* _Requirements_: Please say how many lines of the listing hold "that", with no other words in the answer.

* _Data lines_:
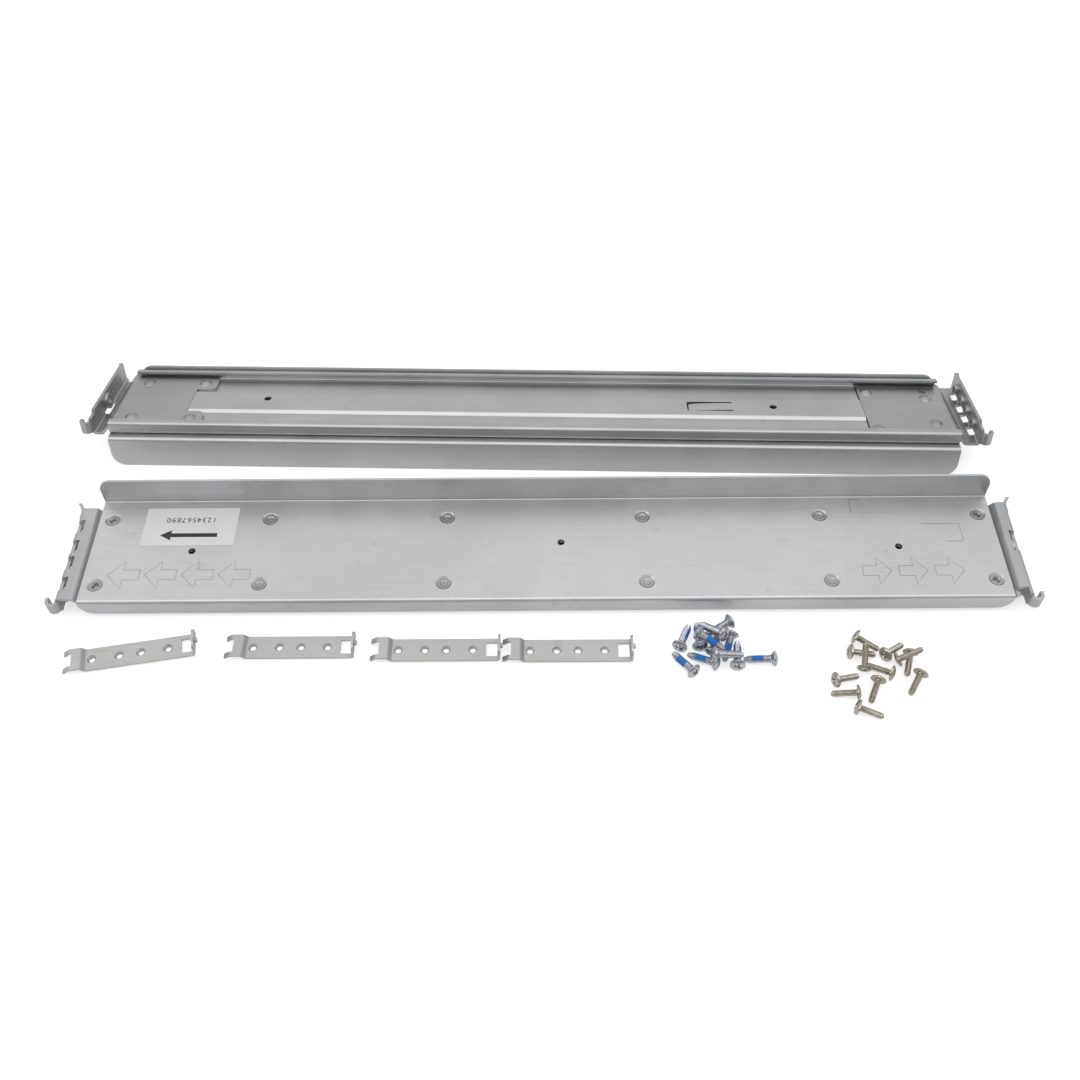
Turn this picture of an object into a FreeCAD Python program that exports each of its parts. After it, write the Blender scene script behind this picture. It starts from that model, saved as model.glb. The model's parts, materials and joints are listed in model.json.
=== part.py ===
import FreeCAD, Part
import os
from math import atan2, asin, cos, sin, tan, radians, degrees, hypot
from FreeCAD import Vector

os.makedirs("parts", exist_ok=True)

# ---------------------------------------------------------------- driving dimensions (mm, degrees)
# Each rail is drawn in its own frame: x runs from the front end of the web to the rear end,
# y runs across the web from the shelf corner to the lip, z runs away from the chassis side.

WEB_L = 565.0            # length of shelf plate and track
WEB_W = 79.2             # inner face of the shelf flange to outer face of the lip
SHEET_T = 1.5            # shelf plate, track and slide sheet
BEND_IN = 0.8            # inner bend radius of that sheet
FLANGE_H = 19.6          # shelf flange above the chassis face
LIP_H = 11.4             # lip below the chassis face
FLANGE_CORNER_R = 9.0
LIP_CORNER_R = 9.0
SMALL_HOLE_D = 4.6

RIVET_ROW_SPACING = 50.8
RIVET_FIRST_X = 8.4      # first and last rivet column from the web ends
RIVET_STEP_END = 100.0
RIVET_STEP_NEXT = 112.3
DIMPLE_D = 10.0
DIMPLE_HOLE_D = 6.6
TRACK_RIVET_HOLE_D = 4.6
RIVET_SHANK_D = 4.4
RIVET_BORE_D = 3.4       # bore of the hollow end rivets
RIVET_MOUTH = 0.8        # flare of that bore at the head
RIVET_SINK = 0.7         # head below the plate's outer face
RIVET_CLEAR = 0.2        # head inside its dimple
RIVET_DISH_D = 5.2
RIVET_DISH_SINK = 0.4

TRACK_CORNER_GAP = 4.0   # shelf corner to the track's side
TRACK_LIP_GAP = 2.2      # track's side to the outer face of the lip
TRACK_H = 8.6            # channel height above its seat on the shelf plate
TRACK_LIP = 5.4

SLIDE_GAP = 0.5          # side clearance of the slide in the track
SLIDE_FRONT_X = 57.5     # front end of the slide when pushed in
SLIDE_REAR_BACK = 4.0    # slide end to rear web end when pushed in
SLIDE_EDGE_H = 4.2       # height of the turned up slide edges
BAND_HALF_W = 11.2       # half width of the raised centre band
BAND_RISE = 2.0
BAND_CUT_GAP = 0.2       # end of the centre band to the rear bracket
SLIDE_HOLE_D = 5.0
SLIDE_HOLE_FRONT_X = 118.5
SLIDE_HOLE_REAR_BACK = 98.7
SLIDE_HOLE_OFF = 3.0     # the rear hole sits a little off the middle line
TONGUE_ROOT_X = 146.3
TONGUE_L = 29.7
TONGUE_W = 8.8
TONGUE_SLOT = 1.3
TONGUE_DROP = 1.3

BRACKET_T = 2.0
PLATE_EDGE_GAP = 0.9     # bracket plate to the bend of the slide edge
EAR_SHELF_INSET = 1.4    # ear inside the track's side by the shelf corner
EAR_LIP_INSET = 0.8      # ear inside the track's side by the lip
REAR_EAR_CUT = 4.4       # the rear ear stops short of its flange by the lip
EAR_DEPTH = 14.6         # flange edge below the chassis face
FRONT_EAR_OUT = 14.2     # flange outer face beyond the web end
REAR_EAR_OUT = 12.5
EAR_BEND_IN = 1.0
NECK_X = 0.45            # the plate widens to the ear this far outside the web end
FRONT_PLATE_IN = 56.5
REAR_PLATE_IN = 46.8
REAR_TAB_IN = 59.3
TAB_HALF_OPENING = 14.2
PLATE_RIVET_X0 = 11.2
PLATE_RIVET_X1 = 50.8
REAR_RIVET_SPACING = 44.45
FRONT_RIVET_WIDE = 46.0
FRONT_RIVET_NARROW = 31.75
HEAD_D = 8.4
HEAD_H = 1.7
PLATE_HOLE_D = 4.6
PLATE_SIDE_HOLE_Y = 24.5 # small hole beside the outer rivet, from the middle line

RACK_HOLE_SHIFT = 1.825  # middle of the rack holes towards the lip from the middle of the track
RACK_STEP_A = 15.875
RACK_STEP_B = 12.7
RACK_HOLE_Z = 8.0
COLLAR_D = 7.6
COLLAR_H = 2.2
FRONT_THREAD_D = 4.83    # 10-32
WINDOW_L = 9.8
WINDOW_IN = 9.0
WINDOW_DEPTH = 3.4
REAR_WINDOW_L = 15.4
REAR_WINDOW_IN = 7.9
REAR_COLLAR_D = 11.0
REAR_THREAD_D = 6.0
REAR_PIN_HOLE_D = 2.6
HOOK_R = 3.15            # middle radius of the curled hook
HOOK_Z0 = 2.6
HOOK_Z1 = 10.6
HOOK_REACH = 3.7         # hook beyond the end of the flange
FINGER_REACH = 6.6       # rounded finger beyond the other end
FINGER_FLARE = 4.2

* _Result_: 3